Crisis in Turkey: The Conflict Of Political Languages
 
M. Hakan Yavuz / Nihat Ali Özcan
 
Dr. Yavuz is an associate professor at the University of Utah. Dr. Özcan is a senior researcher at the Economic Policy Research Foundation of Turkey (TEPAV) and a lecturer at the TOBB University of Economics and Technology in Ankara.

Turkish democracy continues to fluctuate between contending poles. This includes conflict between republicanism and democracy, majoritarian and consensual democracy, French and American versions of secularism, and civic and ethnic nationalism. The conflict is over not only the principles of the Turkish Republic, but also two competing definitions of nation, state, secularism and democracy. Indeed, this conflict of political norms, values and symbols has the potential to stop the consolidation of Turkish democracy. Although there is a powerful class dimension to the current crisis, the politics of lifestyle (or cultural confrontation) has become the main axis of the conflict; and this, in turn, prevents the analysis of intraclass conflict within each cultural sector of society. Even though the Islamic movement under the political leadership of the Adalet ve Kalkinma Partisi, Justice and Development party (AKP), presents itself as the champion of the poor and needy, its leadership shares more with the secular bourgeoisie’s pattern of consumerism.

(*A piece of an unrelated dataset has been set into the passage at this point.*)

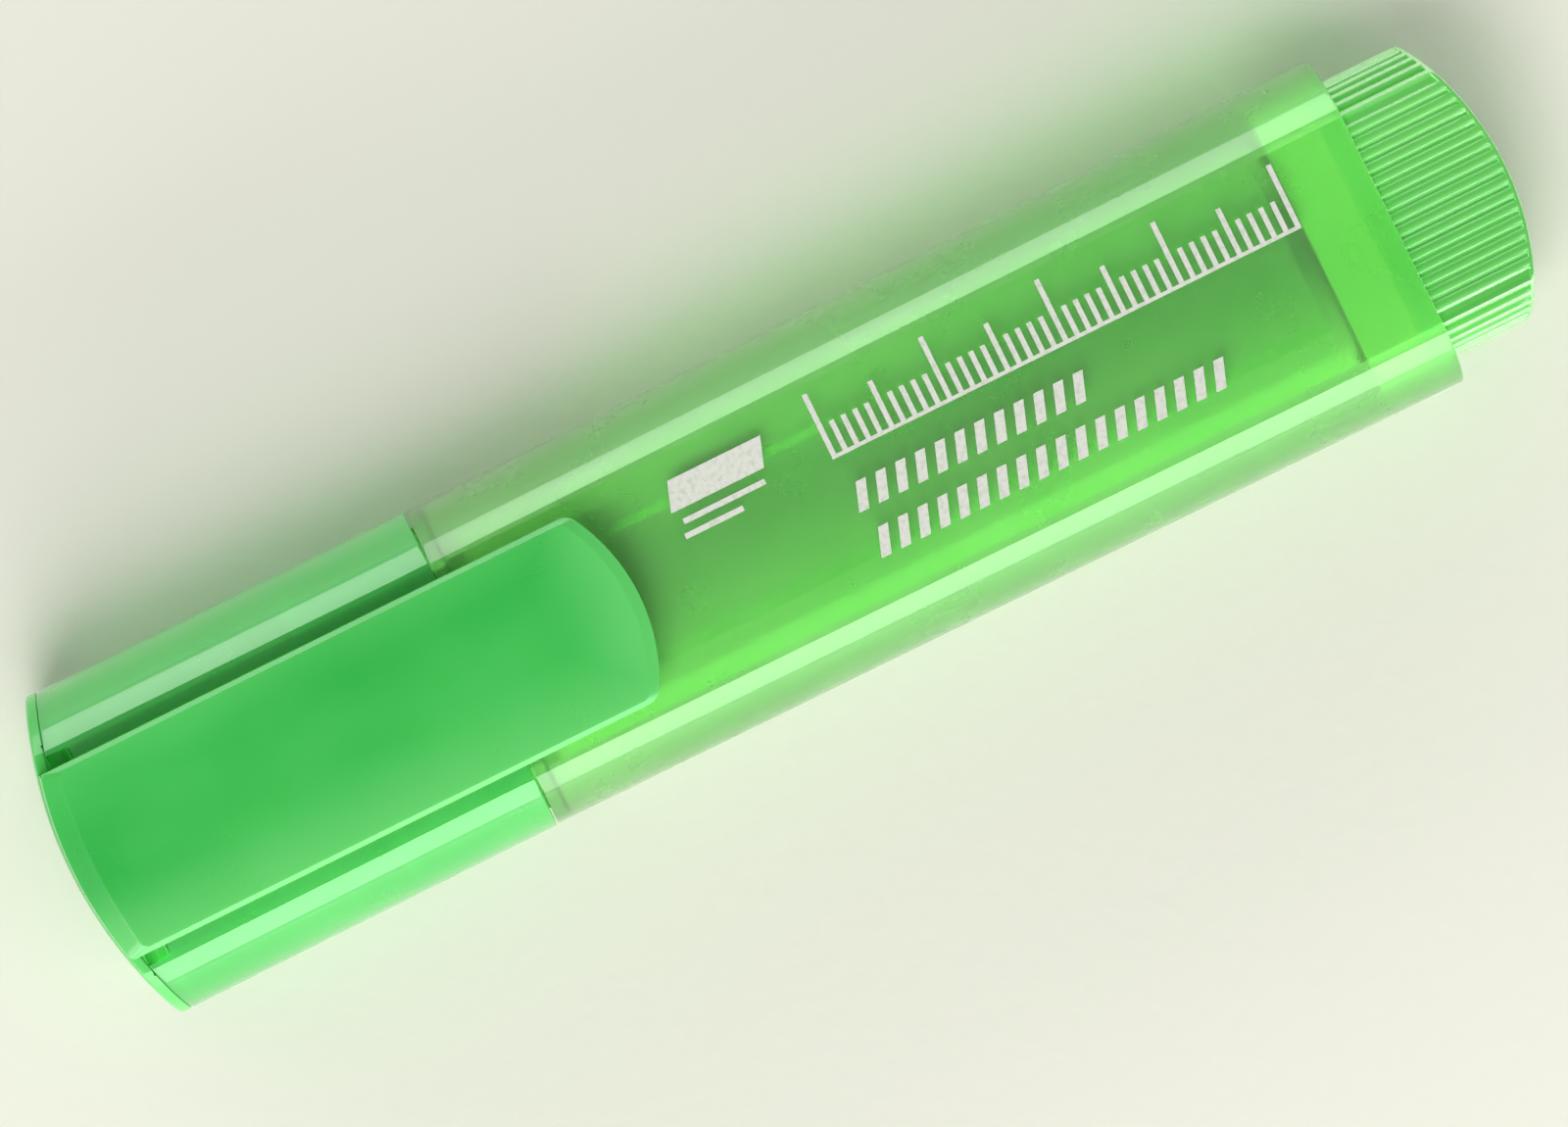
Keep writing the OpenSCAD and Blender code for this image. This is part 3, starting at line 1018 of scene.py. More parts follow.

The main problem in Turkey is the radical polarization of society, which is an outcome of Turkey’s political ethos of creating a secular and national society through the means of the state. This ethos was established over the last century, and any potential drift towards a more religious state (or society) causes waves of concern throughout the secular establishment. The presidential election process once more has revealed these deep-seated fears and ethno-religious cleavages. One may call the secular establishment’s fears exaggerated; however, the AKP government must take them seriously and deal with them. If the Turkish experience of democratic evolution into a moderate Islamic movement fails, it will be a setback for modern Islamic movements in the whole Middle East region. Moreover, Turkish experiments in secularism, democracy, nation building and the transformation of Islamic movements are becoming globalized.